A rally on Friday in Chicago attracted about 300 people.

 "These were a few hundred demonstrators. There are millions of poeple who are doing the right thing and protecting each other during this crisis," Pritzker said.

He also noted that many of the protesters were not wearing masks or following proper social distancing guidelines.

"I am hopeful that no one got sick," he said.

He said the state is following CDC guidelines on when and how to reopen.

"The curve has has us increasing the number of hospitalzations and ICU beds filled in our state. It's true even in areas of southern and central Illinois as it is in Chicago," Pritzker said. "I want people to get back to wrok. Trying to find safe industries, save ways for people to get back into their jobs -- these are all things we are trying to weigh in the mix."

He also addressed the many people out and about without masks on Saturday, when the weather was beautiful.

"If everybody goes out and takes a mask with them and puts it on, then you are protecting other people," Pritzker said.


Illinois reported on Saturday that there are 2,450 new cases of coronavirus out of 15,208 samples tested. That brings the state to 58,505 total cases. Across Illinois, 4,417 are hospitalized with COVID-19, with 789 patients on ventilators. The virus has claimed the lives of 2,559 people.

Pritzker said Illinois is doing more tests than almost any other state in the country.

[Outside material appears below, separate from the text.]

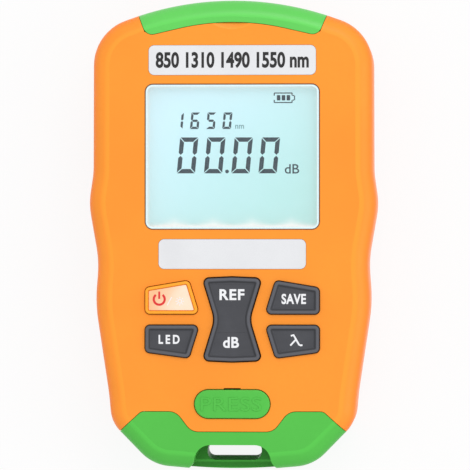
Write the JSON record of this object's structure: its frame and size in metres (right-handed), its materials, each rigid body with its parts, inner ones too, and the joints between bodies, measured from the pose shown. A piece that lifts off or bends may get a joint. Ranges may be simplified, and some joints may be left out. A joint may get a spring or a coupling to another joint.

"More testing leads us to be able to keep more people at home so we can have fewer infections rather than more," Pritzker said.

Jahmal Cole, founder of My Block My Hood My City, was one of the other speakers at Saturday's press conference.

"This pandemic has shown such a bright light on so many injustices," Cole said. "You can have PTSD from coronavirus. It means that kids in Chicago don't feel safe. You can't be dope when you got no hope."

Cole also addressed the people who had the huge party in Galewood last weekend.

"You use your graphic design skills to make a beautiful flyer, you had hundreds of people show up. That demonstrates you got the skills. Why don't you do event planning somewhere?" Cole said. "Set some goals and do something with your life."

Illinois Gov. JB Pritzker also talked Saturday about the increased risk of domestic violence during the coronavirus pandemic, since many people are stuck at home in stressful situations.

"It's more important than ever to look out for neighbors," Pritzker said.

To report a domestic violence incident or to get help, you can call 877-863-6338.

"We are coming together with groups across the area to provide an intersectional response," said Neha Gill, Executive Director of Apna Ghar. Her group is providing safe housing options, hotel and apartments, financial assistance, food, counseling, and emotional support. The staff speaks more than 20 languages, Gill said.

"If someone you care about is hurting you emotionally or physically, please call the domestic violence hotline," Gill said.

Illinois Public Health Department Director Dr. Ngozi Ezike also spoke about how the epidemic is giving people cabin fever.

"I know it's been hard on everyone. This remains an unprecedented time, and the fight continues. Let's work together. We've done a tremendous job in this state," Dr. Ezike said.

Dr. Ezike had some suggestions about ways to keep busy: baking, gardening, learning a new language, or playing board games. 

"I know in my house learning the newest TikTok craze is definitely an item," Dr. Ezike said.